Let $G$ be a graph of $n$ vertices that is triangle-free and has the most number of edges. (We want to find the number of edges in $G$ to prove Mantel's theorem. Also note that we can do so because there is an upper bound on the number of edges and the number of edges is an integer, so there must be a maximum.) We have a claim:

Claim 1 : $G$ doesn't contain three vertices $u,v,w$ where $uv$ is an edge but $uw, vw$ aren't. That is, for any three vertices, there must be either zero or two edges among them.

Suppose otherwise. We want to construct a new graph $G'$ of $n$ vertices that is still triangle-free but has more edges than $G$ ; this would contradict the fact that we chose $G$ to have the most number of edges. We can divide into two cases:

Case 1 : $\deg w < \deg u$ or $\deg w < \deg v$

Without loss of generality, suppose $\deg w < \deg u$ (otherwise swap the names of $u$ and $v$ ). Delete $w$ (with all edges incident to it) and replace it with a copy of $u$ named $u'$ ; every neighbor of $u$ is also a neighbor of $u'$ and vice versa. $u$ and $u'$ themselves aren't adjacent. Since the original graph doesn't contain any triangle, the graph after deleting $w$ also doesn't contain any triangle. When we introduce $u'$ , there is also no triangle. For, if $u', x, y$ make a triangle, then neither of $x,y$ can be $u$ because $uu'$ is not an edge. So $u'x, u'y, xy$ are edges, thus by definition of $u'$ , we know that $ux, uy, xy$ are also edges. But this means $u, x, y$ make a triangle, which implies the original graph is not triangle-free, contradiction. So our new graph is triangle-free. Moreover, since $\deg w < \deg u$ , we erased $\deg w$ edges but added $\deg u$ edges, for a total of $\deg u - \deg w > 0$ edges. This means $G'$ has more edges than $G$ , contradiction.

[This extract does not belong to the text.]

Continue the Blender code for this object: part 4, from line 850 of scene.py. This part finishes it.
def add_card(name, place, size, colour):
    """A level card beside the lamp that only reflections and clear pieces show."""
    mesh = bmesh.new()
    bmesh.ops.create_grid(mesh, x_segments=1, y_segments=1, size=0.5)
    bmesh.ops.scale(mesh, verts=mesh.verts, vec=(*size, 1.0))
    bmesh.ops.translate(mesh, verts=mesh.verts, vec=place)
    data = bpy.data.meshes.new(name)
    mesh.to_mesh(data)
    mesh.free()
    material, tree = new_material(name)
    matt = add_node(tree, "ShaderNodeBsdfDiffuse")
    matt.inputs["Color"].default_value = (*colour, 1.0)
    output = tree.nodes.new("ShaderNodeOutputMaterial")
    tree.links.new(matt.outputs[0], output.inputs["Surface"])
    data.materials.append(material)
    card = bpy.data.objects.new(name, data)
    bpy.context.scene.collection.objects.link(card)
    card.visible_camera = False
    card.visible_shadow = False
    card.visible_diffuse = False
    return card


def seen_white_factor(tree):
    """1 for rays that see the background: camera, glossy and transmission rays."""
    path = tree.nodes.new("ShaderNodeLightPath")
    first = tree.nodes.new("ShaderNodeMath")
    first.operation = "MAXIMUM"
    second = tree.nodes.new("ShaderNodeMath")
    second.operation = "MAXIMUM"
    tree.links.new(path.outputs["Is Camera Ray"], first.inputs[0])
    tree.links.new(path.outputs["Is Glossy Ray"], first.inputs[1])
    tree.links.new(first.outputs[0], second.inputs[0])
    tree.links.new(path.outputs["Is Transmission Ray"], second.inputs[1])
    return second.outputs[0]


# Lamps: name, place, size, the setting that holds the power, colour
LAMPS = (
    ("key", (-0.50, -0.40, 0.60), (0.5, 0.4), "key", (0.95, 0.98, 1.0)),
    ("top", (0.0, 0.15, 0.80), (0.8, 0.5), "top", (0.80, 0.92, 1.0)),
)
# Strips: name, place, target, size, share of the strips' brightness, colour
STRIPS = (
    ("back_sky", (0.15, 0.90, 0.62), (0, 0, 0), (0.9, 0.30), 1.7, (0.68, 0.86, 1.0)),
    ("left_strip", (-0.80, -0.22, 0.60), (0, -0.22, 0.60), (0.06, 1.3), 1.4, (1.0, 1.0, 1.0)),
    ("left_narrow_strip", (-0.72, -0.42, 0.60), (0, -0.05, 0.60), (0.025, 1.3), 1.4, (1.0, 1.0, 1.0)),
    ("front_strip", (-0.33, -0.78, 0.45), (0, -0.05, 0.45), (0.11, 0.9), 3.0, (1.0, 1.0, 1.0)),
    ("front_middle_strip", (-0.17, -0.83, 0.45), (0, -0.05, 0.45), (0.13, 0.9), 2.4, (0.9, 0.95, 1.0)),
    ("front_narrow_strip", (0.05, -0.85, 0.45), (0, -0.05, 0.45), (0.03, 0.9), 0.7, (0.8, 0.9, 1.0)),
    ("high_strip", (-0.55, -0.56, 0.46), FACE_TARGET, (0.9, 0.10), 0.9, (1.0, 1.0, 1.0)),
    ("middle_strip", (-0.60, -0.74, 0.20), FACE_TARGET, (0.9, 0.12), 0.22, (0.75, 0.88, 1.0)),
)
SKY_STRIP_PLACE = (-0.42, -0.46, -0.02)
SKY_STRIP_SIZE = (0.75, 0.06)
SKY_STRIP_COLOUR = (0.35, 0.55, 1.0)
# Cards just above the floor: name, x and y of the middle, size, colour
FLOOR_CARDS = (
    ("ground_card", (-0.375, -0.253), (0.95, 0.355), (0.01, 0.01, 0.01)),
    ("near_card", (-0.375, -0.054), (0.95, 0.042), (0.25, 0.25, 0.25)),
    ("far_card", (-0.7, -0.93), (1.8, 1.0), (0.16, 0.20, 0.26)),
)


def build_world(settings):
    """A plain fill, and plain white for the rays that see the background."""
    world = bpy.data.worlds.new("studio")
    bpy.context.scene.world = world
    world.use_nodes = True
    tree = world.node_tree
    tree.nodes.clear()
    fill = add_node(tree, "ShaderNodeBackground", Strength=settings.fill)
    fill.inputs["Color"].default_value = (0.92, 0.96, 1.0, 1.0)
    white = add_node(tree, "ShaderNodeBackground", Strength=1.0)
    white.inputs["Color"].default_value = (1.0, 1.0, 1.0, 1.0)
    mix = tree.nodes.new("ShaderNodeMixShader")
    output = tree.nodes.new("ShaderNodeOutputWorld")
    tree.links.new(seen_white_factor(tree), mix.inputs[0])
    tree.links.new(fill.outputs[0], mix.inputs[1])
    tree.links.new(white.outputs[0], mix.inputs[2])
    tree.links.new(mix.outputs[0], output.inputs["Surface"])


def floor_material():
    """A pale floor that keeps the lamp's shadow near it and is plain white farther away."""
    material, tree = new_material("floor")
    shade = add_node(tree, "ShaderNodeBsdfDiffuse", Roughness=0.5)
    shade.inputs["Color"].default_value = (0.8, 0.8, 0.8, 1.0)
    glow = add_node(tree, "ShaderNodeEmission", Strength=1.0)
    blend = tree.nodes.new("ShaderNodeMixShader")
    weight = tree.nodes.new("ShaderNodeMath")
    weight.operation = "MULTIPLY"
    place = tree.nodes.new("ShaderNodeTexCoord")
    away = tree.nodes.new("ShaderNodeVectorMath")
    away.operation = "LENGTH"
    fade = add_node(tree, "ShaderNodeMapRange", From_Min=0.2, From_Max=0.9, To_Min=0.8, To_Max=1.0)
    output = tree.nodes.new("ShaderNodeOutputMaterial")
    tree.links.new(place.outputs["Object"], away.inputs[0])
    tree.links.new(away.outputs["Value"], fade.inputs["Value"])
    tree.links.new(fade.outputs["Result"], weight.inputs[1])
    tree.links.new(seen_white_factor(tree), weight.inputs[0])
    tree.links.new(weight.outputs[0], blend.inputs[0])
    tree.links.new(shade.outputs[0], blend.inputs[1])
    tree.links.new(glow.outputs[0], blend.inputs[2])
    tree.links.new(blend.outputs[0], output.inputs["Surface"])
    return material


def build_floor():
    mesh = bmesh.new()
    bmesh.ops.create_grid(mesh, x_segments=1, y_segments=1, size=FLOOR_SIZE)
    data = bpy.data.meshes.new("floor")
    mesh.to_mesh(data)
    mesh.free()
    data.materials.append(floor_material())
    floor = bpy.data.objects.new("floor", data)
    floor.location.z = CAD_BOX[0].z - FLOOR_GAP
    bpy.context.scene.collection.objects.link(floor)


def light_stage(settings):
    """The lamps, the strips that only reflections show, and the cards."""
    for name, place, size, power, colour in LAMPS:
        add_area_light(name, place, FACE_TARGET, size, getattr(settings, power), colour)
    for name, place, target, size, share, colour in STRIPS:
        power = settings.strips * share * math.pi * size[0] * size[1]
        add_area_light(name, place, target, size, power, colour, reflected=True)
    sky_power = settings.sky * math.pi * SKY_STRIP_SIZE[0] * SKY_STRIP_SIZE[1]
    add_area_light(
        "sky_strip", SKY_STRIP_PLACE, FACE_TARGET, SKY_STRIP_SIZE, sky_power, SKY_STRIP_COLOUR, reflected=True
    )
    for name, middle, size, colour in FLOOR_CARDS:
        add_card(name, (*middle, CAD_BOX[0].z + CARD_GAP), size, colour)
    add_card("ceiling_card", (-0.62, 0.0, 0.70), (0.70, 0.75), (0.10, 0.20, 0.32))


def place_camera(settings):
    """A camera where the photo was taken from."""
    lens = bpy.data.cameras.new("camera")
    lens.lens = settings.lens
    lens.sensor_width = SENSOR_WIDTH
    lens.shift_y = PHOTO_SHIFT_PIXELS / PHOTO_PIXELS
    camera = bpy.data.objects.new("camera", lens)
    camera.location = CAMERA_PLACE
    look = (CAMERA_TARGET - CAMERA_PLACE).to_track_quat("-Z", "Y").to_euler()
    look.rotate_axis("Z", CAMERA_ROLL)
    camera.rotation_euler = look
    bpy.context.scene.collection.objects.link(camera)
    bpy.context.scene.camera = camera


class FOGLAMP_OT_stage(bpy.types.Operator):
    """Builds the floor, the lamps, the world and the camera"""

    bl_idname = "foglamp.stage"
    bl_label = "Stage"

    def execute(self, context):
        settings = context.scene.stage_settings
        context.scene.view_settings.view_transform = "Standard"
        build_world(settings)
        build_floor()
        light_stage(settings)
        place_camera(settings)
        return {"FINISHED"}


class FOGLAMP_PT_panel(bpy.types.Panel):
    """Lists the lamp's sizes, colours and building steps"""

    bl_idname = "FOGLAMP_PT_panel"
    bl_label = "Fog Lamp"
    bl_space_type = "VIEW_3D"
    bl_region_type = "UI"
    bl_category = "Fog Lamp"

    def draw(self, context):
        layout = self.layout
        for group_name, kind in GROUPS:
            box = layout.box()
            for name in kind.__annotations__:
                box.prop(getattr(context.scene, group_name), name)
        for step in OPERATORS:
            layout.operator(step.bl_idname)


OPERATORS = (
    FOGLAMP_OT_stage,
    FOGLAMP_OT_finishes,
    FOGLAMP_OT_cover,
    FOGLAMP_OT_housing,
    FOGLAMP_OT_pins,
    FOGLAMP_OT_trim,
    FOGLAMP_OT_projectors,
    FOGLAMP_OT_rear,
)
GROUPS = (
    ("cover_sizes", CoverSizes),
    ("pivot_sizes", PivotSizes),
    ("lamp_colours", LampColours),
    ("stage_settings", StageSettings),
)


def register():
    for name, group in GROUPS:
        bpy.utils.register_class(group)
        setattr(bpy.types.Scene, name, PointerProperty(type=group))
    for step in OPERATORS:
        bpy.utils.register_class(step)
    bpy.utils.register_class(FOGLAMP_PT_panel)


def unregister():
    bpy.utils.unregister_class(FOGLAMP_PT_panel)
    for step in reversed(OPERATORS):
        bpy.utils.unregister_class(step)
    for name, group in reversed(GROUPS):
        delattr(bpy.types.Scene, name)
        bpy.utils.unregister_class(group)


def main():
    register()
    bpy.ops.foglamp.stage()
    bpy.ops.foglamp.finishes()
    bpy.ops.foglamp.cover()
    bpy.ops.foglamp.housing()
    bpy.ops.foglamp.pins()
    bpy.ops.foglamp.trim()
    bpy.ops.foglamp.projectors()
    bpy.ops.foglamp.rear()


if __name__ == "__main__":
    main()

Case 2 : $\deg w \ge \deg u, \deg v$

Similar to before, we delete and make copies. This time, we delete both $u$ and $v$ , and make two new copies of $w$ named $w', w''$ . Similar to before, there is no triangle not involving $w'$ nor $w''$ . A triangle involving $w'$ , say $w', x, y$ , implies that $w'x, w'y, xy$ are edges, and hence $wx, wy, xy$ are edges, and hence $w, x, y$ is also a triangle, contradiction. Similar with a triangle involving $w''$ . So our new graph is triangle-free. But how many edges were deleted and introduced? We deleted $\deg u$ edges from $u$ , plus $deg v$ edges from $v$ ; however, one of the edges is counted twice, because $uv$ is an edge and thus contributes one for both $u$ and $v$ . Thus we only lose $\deg u + \deg v - 1$ edges, and we gain $2 \cdot \deg w$ edges from the two copies. That's a net gain of $2 \cdot \deg w - (\deg u + \deg v - 1) = (\deg w - \deg u) + (\deg w - \deg v) + 1 \ge 0 + 0 + 1 > 0$ edges, so $G'$ has more edges than $G$ as well, contradiction.

Thus we have proven Claim 1.

Now, for each vertex in $G$ , give it a color such that two vertices that are not adjacent have the same color and two vertices that are adjacent have different colors. We can do this, because of Claim 1:

• If $u,v$ are not adjacent, then they have the same color. If $v,w$ are not adjacent, then they have the same color. By Claim 1, if $u,v$ are not adjacent and so as $v,w$ , then $u,w$ are also not adjacent; indeed, they do have the same color, because all of $u,v,w$ are of the same color.
• Similar to above; suppose $u,v$ are not adjacent. If $v,w$ are adjacent, then they have different colors. Thus $u,w$ also have different colors (because $u,v$ have the same color but $v,w$ have different colors). Indeed, by Claim 1, $u,w$ must be adjacent.

Technically speaking, we can partition the vertices of $G$ into equivalence classes, where two vertices are equivalent if and only if they are not adjacent.

Now, if there are three colors, suppose $u, v, w$ are colored by the first, second, and third colors respectively. This means $u,v,w$ must be all adjacent to each other (because any two of them have different colors). But this means they form a triangle, contradiction. So there are at most two colors. We can divide the vertices into two groups $A$ and $B$ , having $a$ and $b$ vertices respectively, where two vertices in different groups are adjacent and two vertices in the same group are not adjacent.

Finally, we show that $|a-b| \le 1$ ; that is, the division must be as small as possible. This one is straightforward: $a+b = n$ , the number of vertices, is fixed, and we want to maximize $ab$ , the number of edges. Without loss of generality, $a \le b$ (otherwise swap the names $A$ and $B$ ). If $a \le b-2$ , consider moving one vertex from $B$ to $A$ , so we have $a' = a+1, b' = b-1$ . We have $a'b' = (a+1)(b-1) = ab + b - a - 1 \ge ab + 2 - 1 > ab$ , so we can make a graph with more edges, contradiction. So $a \ge b-1$ , and since $a \le b$ , this proves the claim that $|a-b| \le 1$ . There is only one such possibility: $a = \left\lfloor \frac{n}{2} \right\rfloor, b = \left\lceil \frac{n}{2} \right\rceil$ , and we can check the two cases ( $n$ even and $n$ odd) that $ab = \left\lfloor \frac{n^2}{4} \right\rfloor$ , as required.